Information provided:
———
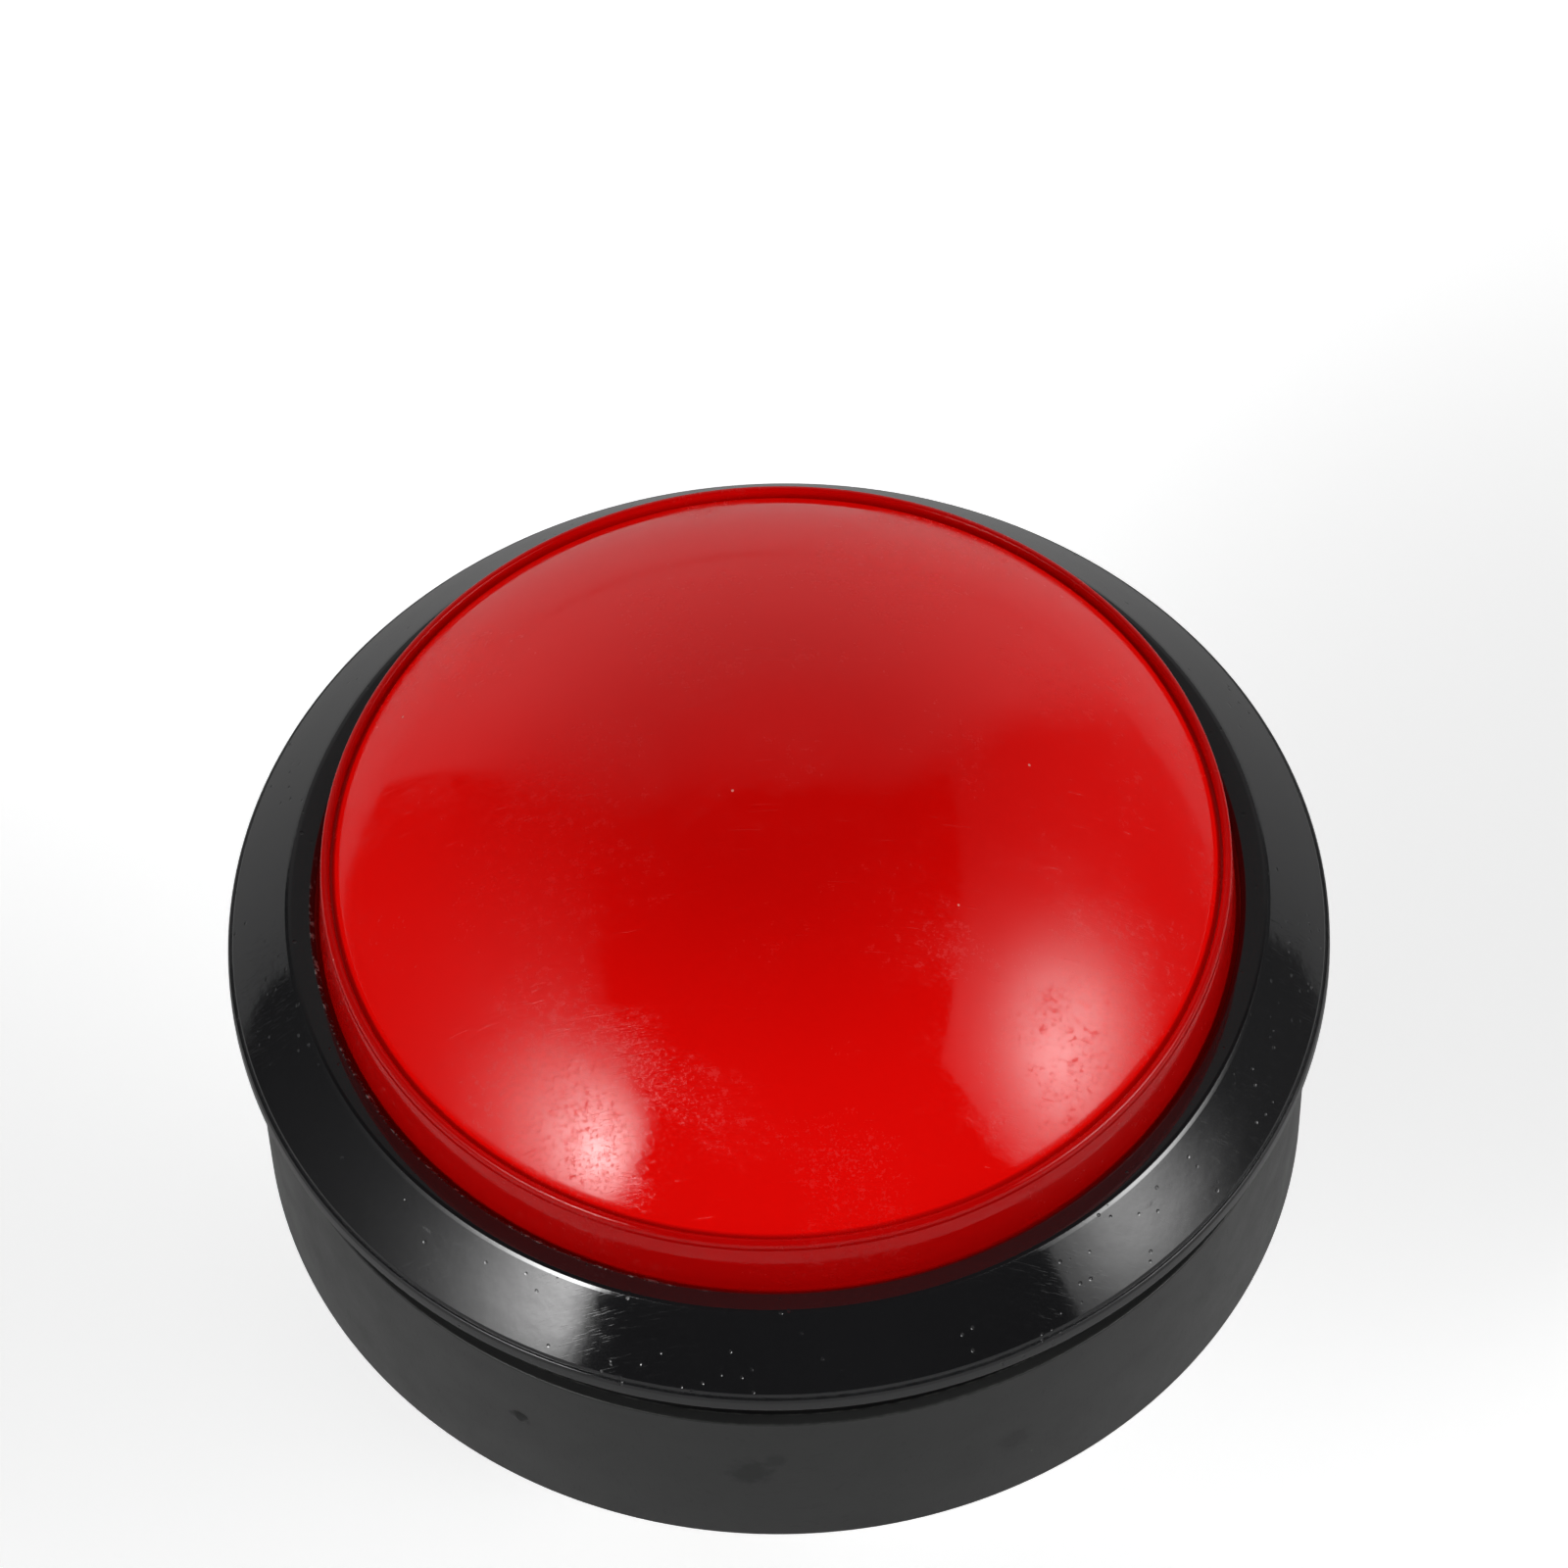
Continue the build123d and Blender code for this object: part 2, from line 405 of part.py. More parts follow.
# common terminal, through the end wall, with its stepped tab
com = box(COM_X0, COM_X1, SW_Y1 - 6.5, SW_Y1 + 0.9, COM_Z0, COM_Z1)
cm = (COM_Z0 + COM_Z1) / 2
com += plate_x([(SW_Y1 + 0.9, cm - 3.15), (SW_Y1 + 7.4, cm - 3.15), (SW_Y1 + 9.0, cm - 1.7), (SW_Y1 + 9.0, cm + 1.7),
                (SW_Y1 + 7.4, cm + 3.15), (SW_Y1 + 0.9, cm + 3.15)], COM_X0, COM_X1)
com -= cyl_x(0.85, COM_X0 - 1, COM_X1 + 1, SW_Y1 + 4.2, cm) + cyl_x(0.85, COM_X0 - 1, COM_X1 + 1, SW_Y1 + 5.6, cm) \
    + box(COM_X0 - 1, COM_X1 + 1, SW_Y1 + 4.2, SW_Y1 + 5.6, cm - 0.85, cm + 0.85)
# upright inside that carries the blade's root
com += box(COM_X0, COM_X1, SW_Y1 - 6.5, SW_Y1 - 5.0, COM_Z1, SW_TOP - 4.6)
parts["switch_com_terminal"] = com

# normally open terminal, down through the long side and bent along it
no = box(NO_X0, NO_X1, NO_Y0, NO_Y1, SW_BOT - 1.9, SW_BOT + 3.6)
nm = (NO_X0 + NO_X1) / 2
no_tab = Polyline((nm - 2.4, NO_Y0), (nm + 2.4, NO_Y0), (nm + 2.4, NO_Y1 + 0.8), (nm + 3.15, NO_Y1 + 1.4),
                  (nm + 3.15, NO_Y1 + 7.4), (nm + 1.8, NO_Y1 + 9.0), (nm - 1.8, NO_Y1 + 9.0),
                  (nm - 3.15, NO_Y1 + 7.4), (nm - 3.15, NO_Y1 + 1.4), (nm - 2.4, NO_Y1 + 0.8), close=True)
no += extrude(Plane.XY.offset(SW_BOT - 2.7) * make_face(no_tab), 0.8)
no -= cyl(0.85, SW_BOT - 4, SW_BOT - 1, nm, NO_Y1 + 4.4) + cyl(0.85, SW_BOT - 4, SW_BOT - 1, nm, NO_Y1 + 5.8) \
    + box(nm - 0.85, nm + 0.85, NO_Y1 + 4.4, NO_Y1 + 5.8, SW_BOT - 4, SW_BOT - 1)
# arm inside, running under the blade's free end
no += box(-9.8, -7.8, CONTACT_Y - 1.2, NO_Y1, SW_BOT + 3.6, SW_BOT + 4.4)
parts["switch_no_terminal"] = no

# snap blade from the common upright to the free end below the button
BL_Z = SW_TOP - 4.6
blade = box(BUTTON_X - 1.6, BUTTON_X + 1.6, -2.6, SW_Y1 - 5.0, BL_Z, BL_Z + 0.3)
blade -= box(BUTTON_X - 0.7, BUTTON_X + 0.7, 3.4, 12.0, BL_Z - 1, BL_Z + 1)
parts["switch_snap_blade"] = blade

# silver contact rivets, one on the blade, one on the fixed arm
c1 = cyl(1.1, BL_Z - 0.9, BL_Z, BUTTON_X, CONTACT_Y)
c2 = cyl(1.1, SW_BOT + 4.4, SW_BOT + 5.3, BUTTON_X, CONTACT_Y)
parts["switch_contacts"] = Compound(children=[c1.solids()[0], c2.solids()[0]])

# ---------------------------------------------------------------------- write
os.makedirs("parts", exist_ok=True)
for name, shape in parts.items():
    solids = shape.solids()
    if len(solids) == 1 and not isinstance(shape, Solid):
        shape = solids[0]
    export_step(shape, "parts/" + name + ".step")
    print(name, len(solids), round(sum(s.volume for s in solids), 1))
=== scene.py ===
import bpy, bmesh, math, json, random
from mathutils import Vector, Matrix


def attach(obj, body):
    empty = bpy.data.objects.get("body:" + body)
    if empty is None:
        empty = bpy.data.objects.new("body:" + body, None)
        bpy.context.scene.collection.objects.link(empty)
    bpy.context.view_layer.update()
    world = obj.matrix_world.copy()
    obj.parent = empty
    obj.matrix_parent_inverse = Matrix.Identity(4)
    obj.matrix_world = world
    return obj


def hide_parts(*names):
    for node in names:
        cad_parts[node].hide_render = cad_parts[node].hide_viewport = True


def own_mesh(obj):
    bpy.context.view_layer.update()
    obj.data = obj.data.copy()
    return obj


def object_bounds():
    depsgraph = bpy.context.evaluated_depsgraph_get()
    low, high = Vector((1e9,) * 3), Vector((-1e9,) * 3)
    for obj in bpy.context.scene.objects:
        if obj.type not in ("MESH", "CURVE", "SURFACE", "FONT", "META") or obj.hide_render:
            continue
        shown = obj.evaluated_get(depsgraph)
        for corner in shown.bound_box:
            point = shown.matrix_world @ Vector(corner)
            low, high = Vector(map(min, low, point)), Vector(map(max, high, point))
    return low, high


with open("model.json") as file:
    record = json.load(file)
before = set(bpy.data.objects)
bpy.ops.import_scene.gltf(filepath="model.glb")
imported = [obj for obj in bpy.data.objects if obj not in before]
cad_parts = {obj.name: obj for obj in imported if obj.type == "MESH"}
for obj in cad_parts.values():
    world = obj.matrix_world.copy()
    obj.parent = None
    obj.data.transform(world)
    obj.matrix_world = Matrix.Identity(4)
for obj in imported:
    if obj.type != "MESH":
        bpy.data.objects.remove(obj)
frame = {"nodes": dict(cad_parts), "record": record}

SCN = bpy.context.scene
NODES = frame["nodes"]
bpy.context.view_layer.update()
SEG = 288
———
Instructions to follow: Retype, exactly and in full, the lines above from the one containing "# snap blade" through the one containing "shown = obj.evaluated_get(depsgraph)".

Complete response:
# snap blade from the common upright to the free end below the button
BL_Z = SW_TOP - 4.6
blade = box(BUTTON_X - 1.6, BUTTON_X + 1.6, -2.6, SW_Y1 - 5.0, BL_Z, BL_Z + 0.3)
blade -= box(BUTTON_X - 0.7, BUTTON_X + 0.7, 3.4, 12.0, BL_Z - 1, BL_Z + 1)
parts["switch_snap_blade"] = blade

# silver contact rivets, one on the blade, one on the fixed arm
c1 = cyl(1.1, BL_Z - 0.9, BL_Z, BUTTON_X, CONTACT_Y)
c2 = cyl(1.1, SW_BOT + 4.4, SW_BOT + 5.3, BUTTON_X, CONTACT_Y)
parts["switch_contacts"] = Compound(children=[c1.solids()[0], c2.solids()[0]])

# ---------------------------------------------------------------------- write
os.makedirs("parts", exist_ok=True)
for name, shape in parts.items():
    solids = shape.solids()
    if len(solids) == 1 and not isinstance(shape, Solid):
        shape = solids[0]
    export_step(shape, "parts/" + name + ".step")
    print(name, len(solids), round(sum(s.volume for s in solids), 1))
=== scene.py ===
import bpy, bmesh, math, json, random
from mathutils import Vector, Matrix


def attach(obj, body):
    empty = bpy.data.objects.get("body:" + body)
    if empty is None:
        empty = bpy.data.objects.new("body:" + body, None)
        bpy.context.scene.collection.objects.link(empty)
    bpy.context.view_layer.update()
    world = obj.matrix_world.copy()
    obj.parent = empty
    obj.matrix_parent_inverse = Matrix.Identity(4)
    obj.matrix_world = world
    return obj


def hide_parts(*names):
    for node in names:
        cad_parts[node].hide_render = cad_parts[node].hide_viewport = True


def own_mesh(obj):
    bpy.context.view_layer.update()
    obj.data = obj.data.copy()
    return obj


def object_bounds():
    depsgraph = bpy.context.evaluated_depsgraph_get()
    low, high = Vector((1e9,) * 3), Vector((-1e9,) * 3)
    for obj in bpy.context.scene.objects:
        if obj.type not in ("MESH", "CURVE", "SURFACE", "FONT", "META") or obj.hide_render:
            continue
        shown = obj.evaluated_get(depsgraph)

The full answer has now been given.